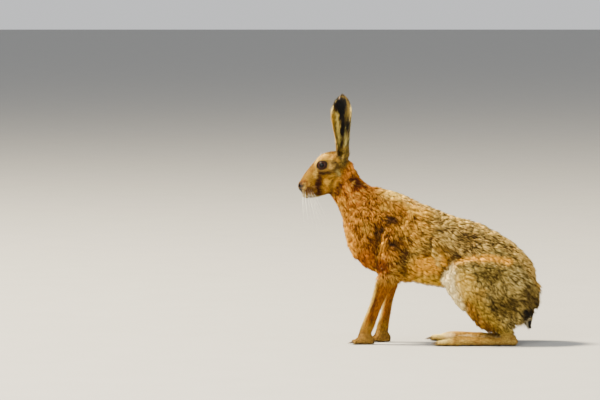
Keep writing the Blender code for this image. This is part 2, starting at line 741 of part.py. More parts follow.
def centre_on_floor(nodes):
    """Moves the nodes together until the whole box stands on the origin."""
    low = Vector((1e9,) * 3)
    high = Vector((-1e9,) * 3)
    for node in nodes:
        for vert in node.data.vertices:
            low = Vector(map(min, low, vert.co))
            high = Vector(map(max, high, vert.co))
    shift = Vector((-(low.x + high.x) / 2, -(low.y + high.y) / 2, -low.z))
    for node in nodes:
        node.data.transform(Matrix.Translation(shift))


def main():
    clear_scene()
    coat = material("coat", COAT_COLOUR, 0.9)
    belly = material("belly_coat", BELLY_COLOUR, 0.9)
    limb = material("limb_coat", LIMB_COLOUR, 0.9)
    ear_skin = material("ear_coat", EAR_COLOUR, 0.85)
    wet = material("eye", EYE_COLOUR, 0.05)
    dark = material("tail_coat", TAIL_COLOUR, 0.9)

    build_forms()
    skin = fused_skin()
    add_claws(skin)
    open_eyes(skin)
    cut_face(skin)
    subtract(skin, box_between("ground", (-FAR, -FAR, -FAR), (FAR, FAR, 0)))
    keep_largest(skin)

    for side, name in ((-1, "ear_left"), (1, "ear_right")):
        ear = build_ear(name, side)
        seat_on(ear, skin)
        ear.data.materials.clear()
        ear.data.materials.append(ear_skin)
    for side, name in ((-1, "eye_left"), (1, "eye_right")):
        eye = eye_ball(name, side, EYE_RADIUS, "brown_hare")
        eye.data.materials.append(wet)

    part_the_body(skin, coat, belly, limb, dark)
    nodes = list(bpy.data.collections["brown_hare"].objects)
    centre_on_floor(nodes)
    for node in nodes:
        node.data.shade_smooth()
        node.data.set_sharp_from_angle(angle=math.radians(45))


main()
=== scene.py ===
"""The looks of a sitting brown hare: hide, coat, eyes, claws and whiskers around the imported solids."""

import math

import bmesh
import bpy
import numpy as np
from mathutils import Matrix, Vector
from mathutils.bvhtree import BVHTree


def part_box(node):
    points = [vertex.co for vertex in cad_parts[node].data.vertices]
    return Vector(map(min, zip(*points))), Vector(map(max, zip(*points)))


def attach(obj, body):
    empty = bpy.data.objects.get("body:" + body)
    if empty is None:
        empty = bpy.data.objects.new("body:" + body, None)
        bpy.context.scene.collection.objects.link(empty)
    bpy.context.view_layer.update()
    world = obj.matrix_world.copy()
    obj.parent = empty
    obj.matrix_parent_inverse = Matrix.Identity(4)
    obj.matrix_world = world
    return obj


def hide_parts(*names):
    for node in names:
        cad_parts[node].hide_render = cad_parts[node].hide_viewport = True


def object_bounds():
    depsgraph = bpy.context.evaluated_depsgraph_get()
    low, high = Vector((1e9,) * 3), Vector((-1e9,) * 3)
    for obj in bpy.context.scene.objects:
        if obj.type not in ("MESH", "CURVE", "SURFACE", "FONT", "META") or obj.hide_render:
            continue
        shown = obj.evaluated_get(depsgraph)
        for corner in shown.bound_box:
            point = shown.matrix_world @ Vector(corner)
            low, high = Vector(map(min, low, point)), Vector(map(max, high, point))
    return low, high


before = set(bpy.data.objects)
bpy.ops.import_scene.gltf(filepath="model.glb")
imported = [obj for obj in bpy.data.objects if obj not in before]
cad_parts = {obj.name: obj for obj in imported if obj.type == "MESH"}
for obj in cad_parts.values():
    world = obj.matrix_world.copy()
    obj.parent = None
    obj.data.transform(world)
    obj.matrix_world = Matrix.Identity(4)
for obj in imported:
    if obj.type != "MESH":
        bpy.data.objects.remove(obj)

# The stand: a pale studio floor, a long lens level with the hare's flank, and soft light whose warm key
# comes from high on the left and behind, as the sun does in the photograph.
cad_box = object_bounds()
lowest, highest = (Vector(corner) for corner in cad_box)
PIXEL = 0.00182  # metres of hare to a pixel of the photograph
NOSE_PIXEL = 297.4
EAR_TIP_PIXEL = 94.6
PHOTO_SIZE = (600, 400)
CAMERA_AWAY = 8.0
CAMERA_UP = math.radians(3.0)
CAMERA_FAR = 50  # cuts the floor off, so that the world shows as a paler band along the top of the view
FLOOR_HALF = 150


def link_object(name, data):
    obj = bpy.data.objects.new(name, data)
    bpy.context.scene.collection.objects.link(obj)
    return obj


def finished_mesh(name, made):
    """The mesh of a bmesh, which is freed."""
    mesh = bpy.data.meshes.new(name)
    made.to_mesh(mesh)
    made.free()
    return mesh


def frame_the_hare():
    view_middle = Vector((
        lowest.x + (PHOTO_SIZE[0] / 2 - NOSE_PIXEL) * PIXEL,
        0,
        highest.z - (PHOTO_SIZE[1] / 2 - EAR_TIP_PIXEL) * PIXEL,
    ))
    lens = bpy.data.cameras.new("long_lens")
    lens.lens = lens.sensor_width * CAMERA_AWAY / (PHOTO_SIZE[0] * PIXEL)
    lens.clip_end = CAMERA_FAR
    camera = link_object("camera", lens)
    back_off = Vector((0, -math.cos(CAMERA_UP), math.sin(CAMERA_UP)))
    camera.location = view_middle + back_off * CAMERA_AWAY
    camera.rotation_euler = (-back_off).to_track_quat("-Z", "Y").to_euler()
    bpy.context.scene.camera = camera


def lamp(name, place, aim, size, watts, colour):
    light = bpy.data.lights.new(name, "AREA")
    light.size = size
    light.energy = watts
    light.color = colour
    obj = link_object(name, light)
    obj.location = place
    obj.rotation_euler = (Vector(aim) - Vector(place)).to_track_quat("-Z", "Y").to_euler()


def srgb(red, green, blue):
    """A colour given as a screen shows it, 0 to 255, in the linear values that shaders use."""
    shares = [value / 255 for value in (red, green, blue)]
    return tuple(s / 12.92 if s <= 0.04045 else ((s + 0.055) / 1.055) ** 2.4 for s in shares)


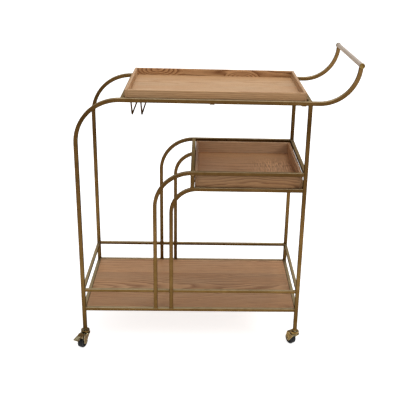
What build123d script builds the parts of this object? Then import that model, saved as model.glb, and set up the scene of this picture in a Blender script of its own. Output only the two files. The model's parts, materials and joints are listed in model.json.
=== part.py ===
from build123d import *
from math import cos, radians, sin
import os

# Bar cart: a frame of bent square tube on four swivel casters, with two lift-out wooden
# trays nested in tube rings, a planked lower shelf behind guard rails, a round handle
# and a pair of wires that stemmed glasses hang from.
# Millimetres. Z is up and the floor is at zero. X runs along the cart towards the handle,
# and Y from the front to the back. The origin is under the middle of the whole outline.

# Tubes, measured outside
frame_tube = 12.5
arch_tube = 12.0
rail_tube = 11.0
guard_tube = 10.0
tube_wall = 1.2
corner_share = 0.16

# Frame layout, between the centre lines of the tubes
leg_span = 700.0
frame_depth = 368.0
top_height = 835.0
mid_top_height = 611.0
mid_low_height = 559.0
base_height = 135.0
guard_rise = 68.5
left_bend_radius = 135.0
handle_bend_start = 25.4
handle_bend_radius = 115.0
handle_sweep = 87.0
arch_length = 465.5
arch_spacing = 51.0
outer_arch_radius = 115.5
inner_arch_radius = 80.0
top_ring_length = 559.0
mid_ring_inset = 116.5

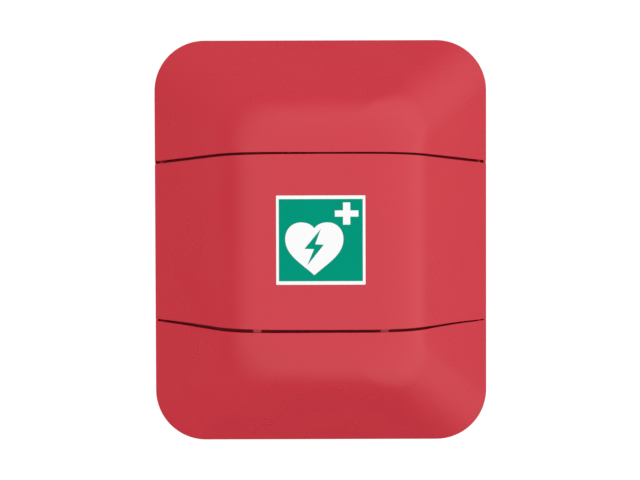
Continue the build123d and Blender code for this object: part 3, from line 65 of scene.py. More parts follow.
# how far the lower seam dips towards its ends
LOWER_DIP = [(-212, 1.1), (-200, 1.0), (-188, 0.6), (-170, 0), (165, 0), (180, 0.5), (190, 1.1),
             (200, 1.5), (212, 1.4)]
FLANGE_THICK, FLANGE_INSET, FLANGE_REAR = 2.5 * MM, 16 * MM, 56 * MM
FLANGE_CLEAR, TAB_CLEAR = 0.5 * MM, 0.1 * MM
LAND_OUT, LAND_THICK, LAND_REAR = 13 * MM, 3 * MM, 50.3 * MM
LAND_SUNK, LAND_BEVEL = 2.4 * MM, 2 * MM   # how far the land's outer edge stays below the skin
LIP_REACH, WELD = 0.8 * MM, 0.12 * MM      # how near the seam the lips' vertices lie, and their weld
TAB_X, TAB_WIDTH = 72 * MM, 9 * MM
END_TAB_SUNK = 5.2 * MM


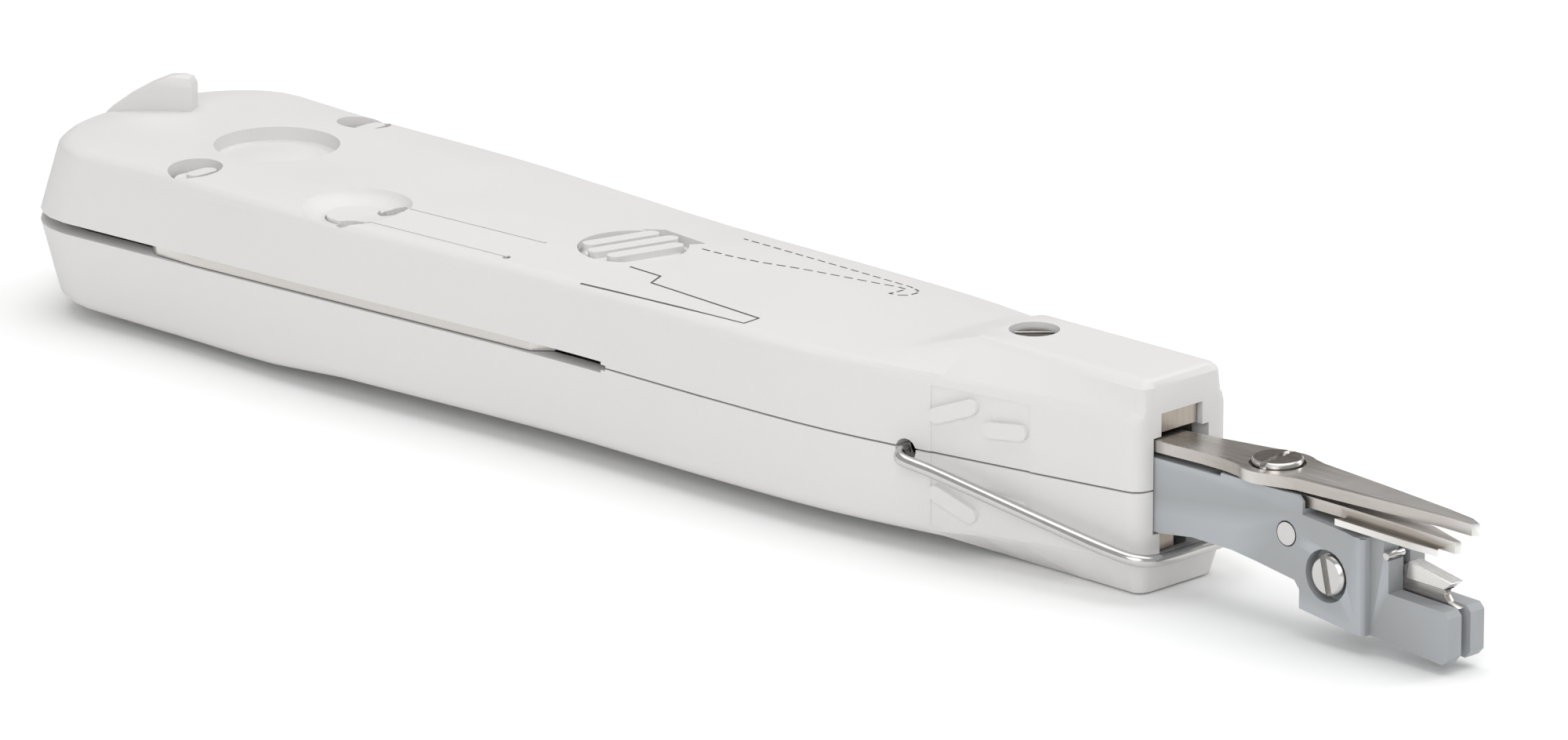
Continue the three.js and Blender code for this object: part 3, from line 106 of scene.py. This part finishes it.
- - - - - - -
● Directive:
As listed above, the lines from the line with "What build123d script" to the line with "mid_ring_inset = 116.5" are to be echoed exactly, with both ends included and nothing added.

● Response below:
What build123d script builds the parts of this object? Then import that model, saved as model.glb, and set up the scene of this picture in a Blender script of its own. Output only the two files. The model's parts, materials and joints are listed in model.json.
=== part.py ===
from build123d import *
from math import cos, radians, sin
import os

# Bar cart: a frame of bent square tube on four swivel casters, with two lift-out wooden
# trays nested in tube rings, a planked lower shelf behind guard rails, a round handle
# and a pair of wires that stemmed glasses hang from.
# Millimetres. Z is up and the floor is at zero. X runs along the cart towards the handle,
# and Y from the front to the back. The origin is under the middle of the whole outline.

# Tubes, measured outside
frame_tube = 12.5
arch_tube = 12.0
rail_tube = 11.0
guard_tube = 10.0
tube_wall = 1.2
corner_share = 0.16

# Frame layout, between the centre lines of the tubes
leg_span = 700.0
frame_depth = 368.0
top_height = 835.0
mid_top_height = 611.0
mid_low_height = 559.0
base_height = 135.0
guard_rise = 68.5
left_bend_radius = 135.0
handle_bend_start = 25.4
handle_bend_radius = 115.0
handle_sweep = 87.0
arch_length = 465.5
arch_spacing = 51.0
outer_arch_radius = 115.5
inner_arch_radius = 80.0
top_ring_length = 559.0
mid_ring_inset = 116.5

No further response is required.